→ Short problem:
Repeat, exactly as written, every line from the one holding "1), z_dir=(0, -1, 0))" through the one holding "obj.parent = None". Leave out all other lines.

<<<<

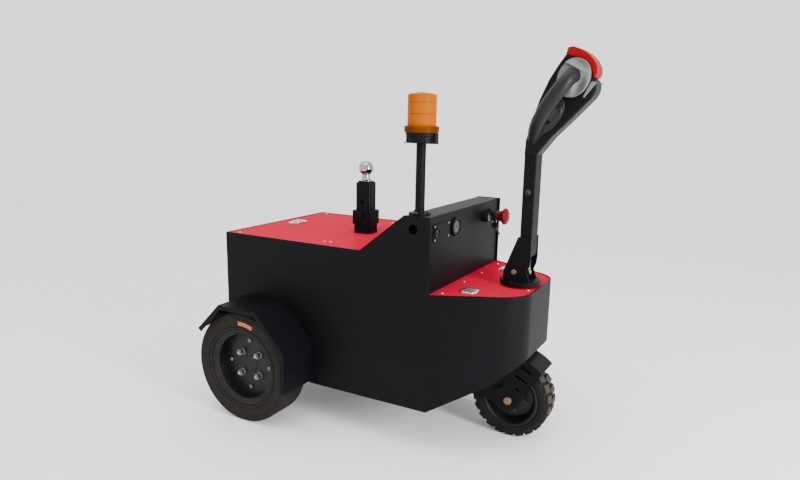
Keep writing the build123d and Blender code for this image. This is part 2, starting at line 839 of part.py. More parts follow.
# Thumb wheels, one on either side of the head: each has two dished wings, and a channel
# between them out of which the hand loop runs
grip_x = arm_x + grip_ahead
grip_z = arm_top_z + grip_up
head_face = head_half + seam
thumb_lean = radians(thumb_lean_deg)
thumb_plane = Plane(
    origin=(arm_x + thumb_ahead, 0, arm_top_z + thumb_up),
    x_dir=(sin(thumb_lean), 0, cos(thumb_lean)),
    z_dir=(0, -1, 0),
)
with BuildPart() as thumb_wheels:
    for side in (-1, 1):
        outward = -side
        with BuildSketch(thumb_plane.offset(outward * head_face)):
            SlotCenterToCenter(thumb_stretch, 2 * thumb_r)
        extrude(amount=outward * thumb_t)
        wing_top = head_face + thumb_t
        with BuildSketch(thumb_plane.offset(outward * wing_top)):
            with Locations((wing_foot, -wing_side)):
                Rectangle(3 * thumb_r, 3 * thumb_r, align=(Align.MAX, Align.MIN))
        extrude(amount=-outward * channel_depth, mode=Mode.SUBTRACT)
        upper_rise = wing_top + upper_dish_r - dish_depth
        with Locations(thumb_plane.offset(outward * upper_rise) * Location((upper_dish, 0, 0), (90, 0, 0))):
            Cylinder(upper_dish_r, 3 * thumb_r, mode=Mode.SUBTRACT)
        lower_rise = wing_top + lower_dish_r - dish_depth
        with Locations(thumb_plane.offset(outward * lower_rise) * Location(lower_dish)):
            Sphere(lower_dish_r, mode=Mode.SUBTRACT)
    with BuildSketch(Plane.XZ.offset(-2 * head_width)):
        with Locations((grip_x, grip_z)):
            Circle(grip_r + grip_gap)
    extrude(amount=4 * head_width, mode=Mode.SUBTRACT)
write(thumb_wheels, "thumb_wheels")

# Hand loops: out through each thumb wheel, down beside the head and back in to its foot, each
# in one moulding with the oval pad that it stands on
pad_foot = (31, 58)
pad_belly = (94, 92)
pad_nose = (111, 146)
pad_end = (100, 162)
pad_back = (81, 156)
pad_heel = (20, 66)
with BuildPart() as hand_loops:
    for side in (-1, 1):
        with BuildLine():
            FilletPolyline(
                (grip_x, side * head_face, grip_z),
                (grip_x, side * grip_reach, grip_z),
                (arm_x + elbow_ahead, side * elbow_reach, arm_top_z + elbow_up),
                (arm_x + root_ahead, side * root_reach, arm_top_z + root_up),
                radius=(40, 60),
            )
        with BuildSketch(Plane((grip_x, side * head_face, grip_z), z_dir=(0, side, 0))):
            Circle(grip_r)
        sweep()
    with BuildSketch(Plane.XZ):
        with Locations((grip_x, grip_z)):
            Rectangle(4 * grip_reach, 4 * grip_reach)
    extrude(amount=head_face, both=True, mode=Mode.SUBTRACT)
    for side in (-1, 1):
        with BuildSketch(head_plane.offset(-side * head_face)):
            with BuildLine():
                ThreePointArc(pad_foot, pad_belly, pad_nose)
                ThreePointArc(pad_nose, pad_end, pad_back)
                Polyline(pad_back, pad_heel, pad_foot)
            make_face()
        extrude(amount=-side * pad_t)
write(hand_loops, "hand_loops")

# Tow hitch: receiver tube with its collar, the shank and the ball
receiver_foot_z = rear_deck_z - receiver_depth
collar_z = rear_deck_z + collar_rise
collar_top_z = collar_z + collar_h
post_top_z = rear_deck_z + post_rise
pin_z = collar_z + pin_rise
post_hole_z = collar_top_z + post_hole_rise
with BuildPart() as hitch_receiver:
    with BuildSketch(Plane.XY.offset(receiver_foot_z)):
        with Locations((hitch_x, 0)):
            RectangleRounded(receiver_w, receiver_w, 6)
    extrude(amount=collar_top_z - receiver_foot_z)
    with BuildSketch(Plane.XY.offset(collar_z)):
        with Locations((hitch_x, 0)):
            RectangleRounded(collar_w, collar_w, 8)
    extrude(amount=collar_h)
    with BuildSketch(Plane.XY.offset(receiver_foot_z)):
        with Locations((hitch_x, 0)):
            Rectangle(post_w + 2 * seam, post_w + 2 * seam)
    extrude(amount=collar_top_z - receiver_foot_z, mode=Mode.SUBTRACT)
    with Locations(Location((hitch_x, 0, pin_z), (90, 0, 0))):
        Cylinder(pin_r + running, 2 * collar_w, mode=Mode.SUBTRACT)
write(hitch_receiver, "hitch_receiver")

with BuildPart() as hitch_post:
    with BuildSketch(Plane.XY.offset(receiver_foot_z + 10)):
        with Locations((hitch_x, 0)):
            Rectangle(post_w, post_w)
    extrude(amount=post_top_z - receiver_foot_z - 10)
    chamfer(hitch_post.faces().sort_by(Axis.Z)[-1].edges(), post_chamfer)
    fillet(hitch_post.edges().filter_by(Axis.Z), 4)
    with Locations(
        Location((hitch_x, 0, pin_z), (90, 0, 0)),
        Location((hitch_x, 0, post_hole_z), (90, 0, 0)),
    ):
        Cylinder(pin_r + running, 2 * post_w, mode=Mode.SUBTRACT)
write(hitch_post, "hitch_post")

with BuildPart() as hitch_pin:
    with Locations(Location((hitch_x, 0, pin_z), (90, 0, 0))):
        Cylinder(pin_r, collar_w + 10)
    with Locations(Location((hitch_x, -collar_w / 2 - seam, pin_z), (90, 0, 0))):
        Cylinder(pin_r + 5, 6, align=(Align.CENTER, Align.CENTER, Align.MIN))
write(hitch_pin, "hitch_pin")

ball_plane = Plane(origin=(hitch_x, 0, post_top_z), x_dir=(1, 0, 0), z_dir=(0, -1, 0))
ball_top = ball_rise + sqrt(ball_r**2 - ball_flat_r**2)
neck_top = ball_rise - sqrt(ball_r**2 - ball_neck_r**2)
with BuildPart() as tow_ball:
    with BuildSketch(ball_plane):
        with BuildLine():
            Line((0, ball_top), (ball_flat_r, ball_top))
            ThreePointArc((ball_flat_r, ball_top), (ball_r, ball_rise), (ball_neck_r, neck_top))
            Line((ball_neck_r, neck_top), (ball_neck_r, ball_skirt_h))
            ThreePointArc(
                (ball_neck_r, ball_skirt_h),
                (ball_neck_r + 2, ball_skirt_h / 2),
                (ball_skirt_r, 2),
            )
            Polyline((ball_skirt_r, 2), (ball_skirt_r, 0), (0, 0), (0, ball_top))
        make_face()
    revolve(axis=Axis(ball_plane.origin, (0, 0, 1)))
write(tow_ball, "tow_ball")

# Beacon on its pole: the ribbed base stands on a thin bracket whose end is turned up beside it
beacon_y = -(half_width - beacon_inset)
pole_top_z = riser_top_z + pole_rise
with BuildPart() as beacon_pole:
    with BuildSketch(Plane.XY.offset(riser_top)):
        with Locations((beacon_x, beacon_y)):
            Circle(pole_flange_r)
    extrude(amount=pole_flange_t)
    with BuildSketch(Plane.XY.offset(riser_top)):
        with Locations((beacon_x, beacon_y)):
            Circle(pole_r)
    extrude(amount=pole_top_z - riser_top)
write(beacon_pole, "beacon_pole")

with BuildPart() as beacon_base:
    with BuildSketch(Plane.XY.offset(pole_top_z)):
        with Locations((beacon_x, beacon_y)):
            RectangleRounded(bracket_len, bracket_w, 6)
    extrude(amount=bracket_t)
    with BuildSketch(Plane.YZ.offset(beacon_x + bracket_len / 2)):
        with Locations((beacon_y, pole_top_z + strap_h / 2)):
            Rectangle(strap_w, strap_h)
    extrude(amount=-bracket_t)
    with BuildSketch(Plane.XY.offset(pole_top_z + bracket_t)):
        with Locations((beacon_x, beacon_y)):
            Circle(beacon_base_r - beacon_rib_d)
            with PolarLocations(beacon_base_r - beacon_rib_d, beacon_ribs):
                Rectangle(2 * beacon_rib_d, beacon_rib_w)
    extrude(amount=beacon_base_h - bracket_t)
    with BuildSketch(Plane.XY.offset(pole_top_z + beacon_base_h - beacon_rim_h)):
        with Locations((beacon_x, beacon_y)):
            Circle(beacon_base_r)
    extrude(amount=beacon_rim_h)
write(beacon_base, "beacon_base")

lens_z = pole_top_z + beacon_base_h
beacon_plane = Plane(origin=(beacon_x, beacon_y, lens_z), x_dir=(1, 0, 0), z_dir=(0, -1, 0))
with BuildPart() as beacon_lens:
    with BuildSketch(beacon_plane):
        with BuildLine():
            Polyline(
                (0, beacon_lens_h + beacon_dome_h),
                (0, 0),
                (beacon_flange_r, 0),
                (beacon_flange_r, beacon_flange_h),
                (beacon_lens_r, beacon_flange_h),
                (beacon_lens_r, beacon_lens_h),
                (beacon_lens_r * 0.8, beacon_lens_h + beacon_dome_h * 0.7),
                close=True,
            )
        make_face()
        for groove_z in (lower_groove, upper_groove):
            with Locations((beacon_lens_r, groove_z)):
                Rectangle(2 * groove_depth, groove_h, mode=Mode.SUBTRACT)
    revolve(axis=Axis(beacon_plane.origin, (0, 0, 1)))
write(beacon_lens, "beacon_lens")

# Dash controls
socket_face_x = dash_x + socket_plate_t
with BuildPart() as charge_socket:
    with BuildSketch(Plane.YZ.offset(dash_x)):
        with Locations((socket_y, controls_z)):
            RectangleRounded(socket_plate_w, socket_plate_h, 4)
    extrude(amount=socket_plate_t)
    with BuildSketch(Plane.YZ.offset(socket_face_x)):
        with Locations((socket_y - socket_offset, controls_z)):
            Circle(socket_r)
            Circle(socket_r - socket_wall, mode=Mode.SUBTRACT)
    extrude(amount=3)
write(charge_socket, "charge_socket")

with BuildPart() as battery_gauge:
    with BuildSketch(Plane.YZ.offset(dash_x)):
        with Locations((gauge_y, controls_z)):
            Circle(gauge_bezel_r)
    extrude(amount=7)
    with BuildSketch(Plane.YZ.offset(dash_x + 7)):
        with Locations((gauge_y, controls_z)):
            Circle(gauge_bezel_r - 4)
    extrude(amount=-3, mode=Mode.SUBTRACT)
    with BuildSketch(Plane.YZ.offset(dash_x)):
        with Locations((gauge_y, controls_z)):
            Circle(gauge_r - 1)
    extrude(amount=-30)
write(battery_gauge, "battery_gauge")

with BuildPart() as key_switch:
    with BuildSketch(Plane.YZ.offset(dash_x)):
        with Locations((key_y, controls_z)):
            Circle(key_r + 5)
    extrude(amount=20)
    with BuildSketch(Plane.YZ.offset(dash_x)):
        with Locations((key_y, controls_z)):
            Circle(key_r - 1)
    extrude(amount=-25)
write(key_switch, "key_switch")

stop_plane = Plane(origin=(dash_x, stop_y, controls_z), x_dir=(0, 0, 1), z_dir=(0, -1, 0))
with BuildPart() as emergency_stop:
    with BuildSketch(stop_plane):
        with BuildLine():
            Polyline(
                (0, stop_shank),
                (stop_neck_r - 1, stop_shank),
                (stop_neck_r - 1, -seam),
                (stop_neck_r + 6, -seam),
                (stop_neck_r + 6, -stop_foot_t),
                (stop_neck_r, -stop_foot_t),
                (stop_neck_r, 22 - stop_cap_rise),
            )
            ThreePointArc(
                (stop_neck_r, 22 - stop_cap_rise),
                (stop_neck_r + 3.5, 9 - stop_cap_rise),
                (stop_cap_r, -stop_cap_rise),
            )
            ThreePointArc(
                (stop_cap_r, -stop_cap_rise),
                (stop_cap_r - 4, 5 - stop_top_rise),
                (stop_cap_r / 2, -stop_top_rise),
            )
            Polyline((stop_cap_r / 2, -stop_top_rise), (0, -stop_top_rise), (0, stop_shank))
        make_face()
    revolve(axis=Axis(stop_plane.origin, (1, 0, 0)))
write(emergency_stop, "emergency_stop")
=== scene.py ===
import math

import bmesh
import bpy
from mathutils import Matrix, Vector


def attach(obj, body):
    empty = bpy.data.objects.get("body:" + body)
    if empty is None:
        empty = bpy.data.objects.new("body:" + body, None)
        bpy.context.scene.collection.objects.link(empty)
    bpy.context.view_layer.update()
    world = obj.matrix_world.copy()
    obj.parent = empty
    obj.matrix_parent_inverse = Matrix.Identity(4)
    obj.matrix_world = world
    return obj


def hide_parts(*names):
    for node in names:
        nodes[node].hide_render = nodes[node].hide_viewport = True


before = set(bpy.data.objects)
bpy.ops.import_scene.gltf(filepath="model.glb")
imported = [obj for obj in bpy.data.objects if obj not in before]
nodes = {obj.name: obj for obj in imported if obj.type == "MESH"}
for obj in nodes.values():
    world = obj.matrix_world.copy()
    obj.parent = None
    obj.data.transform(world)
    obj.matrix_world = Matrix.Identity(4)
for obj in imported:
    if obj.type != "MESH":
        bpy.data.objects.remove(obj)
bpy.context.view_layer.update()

# Camera, at the place the picture was taken from: beside the tug, ahead of it and level with
# its beacon, with the small roll of a hand-held shot.
camera = bpy.data.objects.new("camera", bpy.data.cameras.new("camera"))
bpy.context.collection.objects.link(camera)
camera.data.sensor_width = 36
camera.data.lens = 29.13
camera.data.shift_x = -0.0119
camera.data.shift_y = 0.0089
camera.data.clip_end = 100
camera_spot = (1.00155, -1.86009, 0.99716)
camera_right = (0.878093, 0.478001, 0.021640)
camera_up = (-0.115993, 0.168766, 0.978807)
camera_back = (0.464219, -0.861994, 0.203637)
camera_turn = Matrix((camera_right, camera_up, camera_back)).transposed()
camera.matrix_world = Matrix.Translation(camera_spot) @ camera_turn.to_4x4()
bpy.context.scene.camera = camera

# Studio: a pale floor that sweeps up into a wall all round, open to a white sky, with a broad
# soft lamp overhead, a tall one ahead of the tiller that draws the highlight on the nose, and
# a weak one on the camera's side, behind the tug
floor_flat_r = 5.0
floor_bend_r = 3.0
floor_bend_steps = 16
floor_steps_round = 96
floor_white = (0.93, 0.93, 0.93, 1)
sky_strength = 1.7


def placed(name, shape):
    """Put a shape into the scene as an object."""
    data = bpy.data.meshes.new(name)
    shape.to_mesh(data)
    shape.free()
    thing = bpy.data.objects.new(name, data)
    bpy.context.collection.objects.link(thing)
    return thing


sweep = bmesh.new()
sweep_line = [sweep.verts.new((0, 0, 0)), sweep.verts.new((floor_flat_r, 0, 0))]
for step in range(1, floor_bend_steps + 1):
    bend = math.tau / 4 * step / floor_bend_steps
    reach = floor_flat_r + floor_bend_r * math.sin(bend)
    sweep_line.append(sweep.verts.new((reach, 0, floor_bend_r * (1 - math.cos(bend)))))
sweep_edges = [sweep.edges.new(pair) for pair in zip(sweep_line, sweep_line[1:])]
bmesh.ops.spin(
    sweep, geom=sweep_line + sweep_edges, cent=(0, 0, 0), axis=(0, 0, 1), angle=math.tau,
    steps=floor_steps_round, use_merge=True,
)
bmesh.ops.remove_doubles(sweep, verts=sweep.verts, dist=1e-5)
bmesh.ops.recalc_face_normals(sweep, faces=sweep.faces)
floor = placed("floor", sweep)
floor.data.shade_smooth()
floor_paint = bpy.data.materials.new("floor")
floor_paint.use_nodes = True
floor_shader = floor_paint.node_tree.nodes["Principled BSDF"]
floor_shader.inputs["Base Color"].default_value = floor_white
floor_shader.inputs["Roughness"].default_value = 0.7
floor_shader.inputs["Specular IOR Level"].default_value = 0.2
floor.data.materials.append(floor_paint)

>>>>

→ Output of the exercise:
stop_plane = Plane(origin=(dash_x, stop_y, controls_z), x_dir=(0, 0, 1), z_dir=(0, -1, 0))
with BuildPart() as emergency_stop:
    with BuildSketch(stop_plane):
        with BuildLine():
            Polyline(
                (0, stop_shank),
                (stop_neck_r - 1, stop_shank),
                (stop_neck_r - 1, -seam),
                (stop_neck_r + 6, -seam),
                (stop_neck_r + 6, -stop_foot_t),
                (stop_neck_r, -stop_foot_t),
                (stop_neck_r, 22 - stop_cap_rise),
            )
            ThreePointArc(
                (stop_neck_r, 22 - stop_cap_rise),
                (stop_neck_r + 3.5, 9 - stop_cap_rise),
                (stop_cap_r, -stop_cap_rise),
            )
            ThreePointArc(
                (stop_cap_r, -stop_cap_rise),
                (stop_cap_r - 4, 5 - stop_top_rise),
                (stop_cap_r / 2, -stop_top_rise),
            )
            Polyline((stop_cap_r / 2, -stop_top_rise), (0, -stop_top_rise), (0, stop_shank))
        make_face()
    revolve(axis=Axis(stop_plane.origin, (1, 0, 0)))
write(emergency_stop, "emergency_stop")
=== scene.py ===
import math

import bmesh
import bpy
from mathutils import Matrix, Vector


def attach(obj, body):
    empty = bpy.data.objects.get("body:" + body)
    if empty is None:
        empty = bpy.data.objects.new("body:" + body, None)
        bpy.context.scene.collection.objects.link(empty)
    bpy.context.view_layer.update()
    world = obj.matrix_world.copy()
    obj.parent = empty
    obj.matrix_parent_inverse = Matrix.Identity(4)
    obj.matrix_world = world
    return obj


def hide_parts(*names):
    for node in names:
        nodes[node].hide_render = nodes[node].hide_viewport = True


before = set(bpy.data.objects)
bpy.ops.import_scene.gltf(filepath="model.glb")
imported = [obj for obj in bpy.data.objects if obj not in before]
nodes = {obj.name: obj for obj in imported if obj.type == "MESH"}
for obj in nodes.values():
    world = obj.matrix_world.copy()
    obj.parent = None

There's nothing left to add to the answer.